I just finished the TARDIS socks today in an Italian restaurant just off Oxford Street. It’s great, I knit on them basically everywhere. The tube, Piccadilly Circus, the crypt of St Paul’s (on the grave of Joseph Binghamton, Esq.), a bench next to and the steps in front of St Paul’s, the bus to and from the city, Potters’ Field between Tower Bridge and Town Hall… everywhere I went, I knit.

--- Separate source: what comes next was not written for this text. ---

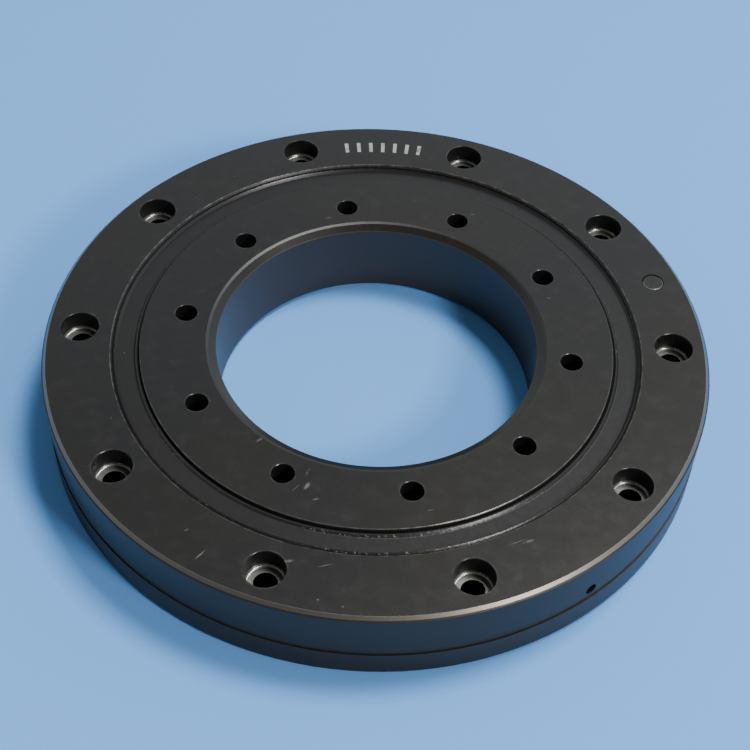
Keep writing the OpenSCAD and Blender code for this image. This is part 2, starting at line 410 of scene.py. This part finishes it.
    # Fine rings left by grinding, and a slight grain.
    lay = steel.noise(1.0, detail=2, vector=steel.join(radius * 9000, angle * 1.5, height * 9000))
    steel.bump(lay, 0.12, 0.02 * MM)
    steel.bump(mottle, 0.10, 0.03 * MM)
    return steel.material


def seal_rubber():
    """Oily nitrile rubber with dust, greasy lumps along its ribs, and a painted glint on the ribs at one
    side.
    """
    rubber = Paint("seal_rubber", ior=1.45)
    radius, angle, _ = rubber.polar()
    grain = rubber.noise(700, detail=4, roughness=0.6)
    cloud = rubber.noise(35, detail=3)
    lumps = rubber.noise(1400, detail=3, roughness=0.7)
    inner_rib = radius.near(seal_inner_rib_r, 0.6 * MM)
    outer_rib = radius.near(seal_outer_rib_r, 0.45 * MM)
    patch = rubber.noise(60, detail=2).ramp(0.45, 0.6)
    # Painted highlight: between -100 and -65 degrees the ribs get the lighter colour at full strength,
    # where the light glints; elsewhere only scattered greasy patches at half strength.
    glint_side = angle.band(math.radians(-100), math.radians(-65), math.radians(8))
    rib_grease_and_glint = inner_rib.most(outer_rib) * lumps.ramp(0.55, 0.7) * (patch * 0.5).most(glint_side)
    dust = rubber.specks(420, 0.10, 0.10)
    base = rubber.mix(cloud, (0.010, 0.010, 0.011), (0.014, 0.013, 0.012))
    # The lighter colour is dust, greasy patches, and a painted glint on the ribs at one side.
    base = rubber.mix(rib_grease_and_glint.most(dust * 0.4), base, (0.20, 0.20, 0.17))
    rubber.set("base", base)
    rubber.set("roughness", rubber.blend(grain, 0.24, 0.36))
    rubber.bump(grain, 0.12, 0.04 * MM)
    rubber.bump(lumps * inner_rib.most(outer_rib), 0.5, 0.10 * MM)
    return rubber.material


def plain_metal(name, low, high, smooth, rough, scale):
    """Bare metal with a fine grain, between two colours and two roughnesses."""
    metal = Paint(name, metallic=1.0)
    grain = metal.noise(scale, detail=4)
    metal.set("base", metal.mix(grain, low, high))
    metal.set("roughness", metal.blend(grain, smooth, rough))
    metal.bump(grain, 0.1, 0.02 * MM)
    return metal.material


def pin_steel():
    """The pin's end, blackened with the ring, with its corner rubbed bright."""
    centre = (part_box("plug_pin")[0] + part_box("plug_pin")[1]) / 2
    pin = Paint("pin_steel", ior=1.45)
    parts = pin.node("ShaderNodeSeparateXYZ")
    pin.feed(parts.inputs[0], pin.position)
    x, y, _ = (Field(pin, socket) for socket in parts.outputs)
    radius = pin.hypotenuse(x - centre.x, y - centre.y)
    rub = pin.noise(600, detail=4, roughness=0.7)
    arc = pin.noise(170, detail=1).ramp(0.45, 0.6)
    worn = radius.near(pin_worn_r, 0.35 * MM) * arc + (rub - 0.5) * 0.3
    worn = worn.ramp(0.4, 0.8)
    black = pin.mix(rub, (0.012, 0.012, 0.012), (0.020, 0.019, 0.018))
    pin.set("base", pin.mix(worn, black, (0.34, 0.33, 0.30)))
    pin.set("metallic", worn)
    pin.set("roughness", pin.blend(worn, pin.blend(rub, 0.22, 0.34), 0.45))
    pin.bump(rub, 0.12, 0.04 * MM)
    return pin.material


def resin():
    """Moulded resin in an even cream, slightly uneven in colour and gloss."""
    plastic = Paint("spacer_resin", ior=1.5)
    grain = plastic.noise(500, detail=3)
    plastic.set("base", plastic.mix(grain, (0.45, 0.36, 0.20), (0.55, 0.46, 0.29)))
    plastic.set("roughness", plastic.blend(grain, 0.35, 0.5))
    plastic.bump(grain, 0.1, 0.03 * MM)
    return plastic.material


def dress(names, material):
    """Gives each named part the one material."""
    for name in names:
        mesh = nodes[name].data
        mesh.materials.clear()
        mesh.materials.append(material)


OUTER_SCRATCHES = [
    (at(76.8, 241), 4.6, 0.50, 50), (at(73.2, 236), 1.6, 0.35, 30), (at(71.0, 217), 2.4, 0.22, 20),
    (at(78.5, 262), 0.8, 0.6, 0), (at(79.5, 266), 0.7, 0.5, 0), (at(69.5, 262), 5.0, 0.25, 15),
    (at(69.0, 298), 6.0, 0.22, 25), (at(77.0, 288), 3.0, 0.22, -10),
]
OUTER_SMUDGES = [(at(70.0, 300), 7.0, 1.4, 25), (at(70.5, 255), 5.0, 1.2, 10)]
INNER_SCRATCHES = [
    (at(45.5, 108), 2.6, 0.3, 20), (at(51.0, 250), 3.4, 0.3, 50), (at(54.5, 284), 2.2, 0.25, 15),
    (at(52.8, 62), 2.0, 0.25, 5), (at(46.4, 20), 1.6, 0.25, -10),
]
INNER_SMUDGES = [
    (at(49.5, 252.5), 4.0, 1.6, 60), (at(46.0, 251.0), 4.0, 1.2, 70), (at(43.5, 232), 3.0, 1.2, 40),
    (at(52.5, 256), 2.6, 1.0, 20),
]

rollers = sorted(n for n in nodes if n.startswith("roller_") and n != "roller_spacers")
faces = (top_z, 0)
rim_in_r, rim_out_r = outer_r - 1.0 * MM, outer_r - 0.4 * MM
dress(["outer_ring", "filling_plug"], blackened_steel(
    "blackened_outer",
    edges=[(rim_in_r, rim_out_r, face_z, 3.0 * MM, 1.0) for face_z in faces]
    + [(seat_r + 0.3 * MM, seat_r + 0.55 * MM, face_z, 0.6 * MM, 0.5) for face_z in faces],
    bands=[],
    bolt_r=outer_bolt_r, first_hole=0.0, floor_z=outer_floor_z,
    mouths=[(top_z, counterbore_r), (0, screw_hole_r)],
    scratches=OUTER_SCRATCHES, smudges=OUTER_SMUDGES, etched=True))
dress(["inner_ring"], blackened_steel(
    "blackened_inner",
    edges=[(shoulder_r - 0.2 * MM, shoulder_r, face_z, 0.4 * MM, 0.65) for face_z in faces],
    bands=[(bore_r + 0.1 * MM, bore_cone_r, 0.19), (bore_cone_r + 0.15 * MM, bore_bevel_r, 0.40)],
    bolt_r=inner_bolt_r, first_hole=inner_rest_angle, floor_z=inner_floor_z,
    mouths=[(top_z, screw_hole_r), (0, counterbore_r)],
    scratches=INNER_SCRATCHES, smudges=INNER_SMUDGES))
dress(["upper_seal", "lower_seal"], seal_rubber())
dress(["plug_pin"], pin_steel())
dress(rollers, plain_metal("roller_steel", (0.55, 0.55, 0.56), (0.62, 0.62, 0.63), 0.12, 0.2, 1200))
dress(["roller_spacers"], resin())

make_camera()
make_floor()
make_world()
make_area_light("key", azimuth=-44, elevation=37, distance=1.1, size=0.2, watts=8)
make_area_light("main", azimuth=35, elevation=69, distance=2.5, size=0.7, watts=65)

Geeky moments so far: every second of wearing my Doctor Who Scarf, which has stretched even longer after it got all wet the other day. Seeing Canary Wharf Tower, ie Torchwood One, from the Tower Bridge (which is a relief, since I can now scrap the trip I’d planned there, thank god). Freaking out for a second as I walked by the Duke of York’s Theatre – John Simm is in a play there, there’s his face all blown up on posters everywhere around the theatre, and for a second part of me went “OMG HOLY CRAP HAROLD SAXON THE MASTER OMG OMG WE’RE ALL GOING TO DIE” except then I remembered it’s all fake. Did I mention wearing the Who Scarf feels super geeky all the time? I kinda love it, because I feel everybody is staring at me. I wear the badge of geekdom proudly.
I’m still looking forward to our trip to Shepherd’s Bush and the BBC… thing there (I shall take the TARDIS socks. and photograph them in front of the TARDIS there. omg.) , and I’m still working on getting the guys to want to see Cage aux Folles, because I really, really want to see John Barrowman live in action.
Oh, London! Such an exciting, exhausting city!